What you are asked to do>
Could you give the data below again, exactly and completely?
===== Records for this exercise
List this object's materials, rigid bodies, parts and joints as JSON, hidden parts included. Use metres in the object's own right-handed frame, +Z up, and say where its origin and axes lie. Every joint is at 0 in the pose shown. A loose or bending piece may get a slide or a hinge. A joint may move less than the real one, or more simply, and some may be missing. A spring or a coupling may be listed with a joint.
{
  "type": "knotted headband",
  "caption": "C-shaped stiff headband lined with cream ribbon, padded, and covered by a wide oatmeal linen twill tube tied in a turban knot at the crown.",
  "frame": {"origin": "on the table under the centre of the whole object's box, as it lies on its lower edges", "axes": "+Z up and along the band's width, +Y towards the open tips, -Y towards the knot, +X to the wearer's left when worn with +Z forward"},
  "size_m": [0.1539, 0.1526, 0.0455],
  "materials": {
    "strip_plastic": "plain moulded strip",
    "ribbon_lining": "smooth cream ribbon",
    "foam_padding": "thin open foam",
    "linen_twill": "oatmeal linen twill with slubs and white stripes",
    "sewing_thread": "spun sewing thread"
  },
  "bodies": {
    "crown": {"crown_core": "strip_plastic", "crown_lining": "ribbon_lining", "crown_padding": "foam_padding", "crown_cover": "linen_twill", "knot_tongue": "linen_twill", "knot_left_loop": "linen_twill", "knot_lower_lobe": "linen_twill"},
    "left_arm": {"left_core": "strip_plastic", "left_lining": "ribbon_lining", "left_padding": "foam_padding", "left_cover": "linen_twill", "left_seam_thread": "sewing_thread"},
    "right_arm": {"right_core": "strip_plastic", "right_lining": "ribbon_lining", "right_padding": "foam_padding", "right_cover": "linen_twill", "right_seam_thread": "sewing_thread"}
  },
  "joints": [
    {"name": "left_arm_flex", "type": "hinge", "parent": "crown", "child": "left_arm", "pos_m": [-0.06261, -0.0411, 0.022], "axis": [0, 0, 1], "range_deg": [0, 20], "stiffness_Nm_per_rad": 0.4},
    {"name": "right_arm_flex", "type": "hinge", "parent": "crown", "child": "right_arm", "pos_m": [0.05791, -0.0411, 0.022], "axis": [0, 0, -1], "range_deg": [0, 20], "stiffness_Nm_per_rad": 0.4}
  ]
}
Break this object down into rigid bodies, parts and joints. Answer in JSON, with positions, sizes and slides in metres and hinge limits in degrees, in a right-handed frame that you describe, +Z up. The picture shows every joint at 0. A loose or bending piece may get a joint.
==========
Problem solution>
List this object's materials, rigid bodies, parts and joints as JSON, hidden parts included. Use metres in the object's own right-handed frame, +Z up, and say where its origin and axes lie. Every joint is at 0 in the pose shown. A loose or bending piece may get a slide or a hinge. A joint may move less than the real one, or more simply, and some may be missing. A spring or a coupling may be listed with a joint.
{
  "type": "knotted headband",
  "caption": "C-shaped stiff headband lined with cream ribbon, padded, and covered by a wide oatmeal linen twill tube tied in a turban knot at the crown.",
  "frame": {"origin": "on the table under the centre of the whole object's box, as it lies on its lower edges", "axes": "+Z up and along the band's width, +Y towards the open tips, -Y towards the knot, +X to the wearer's left when worn with +Z forward"},
  "size_m": [0.1539, 0.1526, 0.0455],
  "materials": {
    "strip_plastic": "plain moulded strip",
    "ribbon_lining": "smooth cream ribbon",
    "foam_padding": "thin open foam",
    "linen_twill": "oatmeal linen twill with slubs and white stripes",
    "sewing_thread": "spun sewing thread"
  },
  "bodies": {
    "crown": {"crown_core": "strip_plastic", "crown_lining": "ribbon_lining", "crown_padding": "foam_padding", "crown_cover": "linen_twill", "knot_tongue": "linen_twill", "knot_left_loop": "linen_twill", "knot_lower_lobe": "linen_twill"},
    "left_arm": {"left_core": "strip_plastic", "left_lining": "ribbon_lining", "left_padding": "foam_padding", "left_cover": "linen_twill", "left_seam_thread": "sewing_thread"},
    "right_arm": {"right_core": "strip_plastic", "right_lining": "ribbon_lining", "right_padding": "foam_padding", "right_cover": "linen_twill", "right_seam_thread": "sewing_thread"}
  },
  "joints": [
    {"name": "left_arm_flex", "type": "hinge", "parent": "crown", "child": "left_arm", "pos_m": [-0.06261, -0.0411, 0.022], "axis": [0, 0, 1], "range_deg": [0, 20], "stiffness_Nm_per_rad": 0.4},
    {"name": "right_arm_flex", "type": "hinge", "parent": "crown", "child": "right_arm", "pos_m": [0.05791, -0.0411, 0.022], "axis": [0, 0, -1], "range_deg": [0, 20], "stiffness_Nm_per_rad": 0.4}
  ]
}
Break this object down into rigid bodies, parts and joints. Answer in JSON, with positions, sizes and slides in metres and hinge limits in degrees, in a right-handed frame that you describe, +Z up. The picture shows every joint at 0. A loose or bending piece may get a joint.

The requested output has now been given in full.